Historically, this socialization of labor costs by forcing employees on food stamps, etc., and privatization of profits to shareholders was found in services (think Wal-Mart). But the trend has migrated into manufacturing, which once paid significantly more than most service jobs.
Pay for production jobs by 2013 ranked in the bottom half of all jobs in the United States, according to research from the National Employment Law Project. It was 7 percent below the median wage for all occupations. A quarter of production workers made less than $11.91 an hour. Another factor has been the rise of staffing agencies rather than companies hiring and paying their own workers.

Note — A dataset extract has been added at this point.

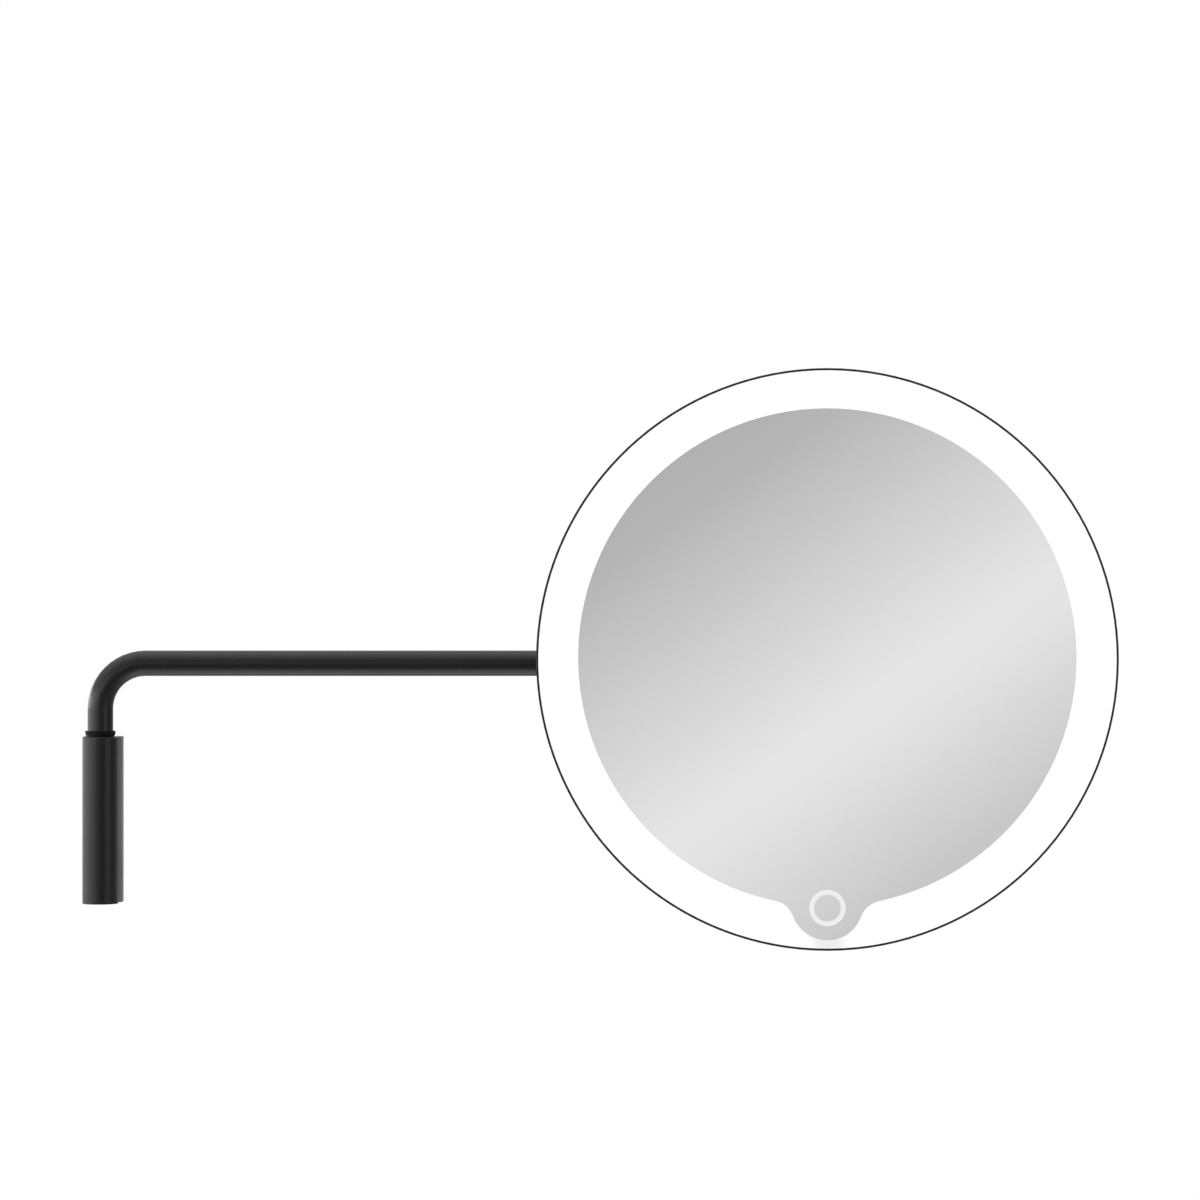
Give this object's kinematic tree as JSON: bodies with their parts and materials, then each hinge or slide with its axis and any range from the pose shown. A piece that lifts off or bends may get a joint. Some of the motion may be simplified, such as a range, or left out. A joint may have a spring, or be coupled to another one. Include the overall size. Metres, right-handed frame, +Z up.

The Cal-Berkeley report states, “When a day’s labor no longer affords the basic necessities, working Americans rely on public assistance programs funded by U.S. taxpayers to close the gap.”
Not surprisingly, Washington has among the lowest participation in these programs, at 25 percent vs. a national 34 percent. Mississippi, Georgia, California, Texas and Arkansas suffered the highest levels (59 percent in Mississippi).
Even so, aerospace here is not immune to the problem. As my colleague Dominic Gates reported, one-third of aerospace workers outside of Boeing earned between $10 and $15 an hour in 2013. Yet these companies are able to take advantage of state tax breaks intended to preserve well-paying jobs in Washington.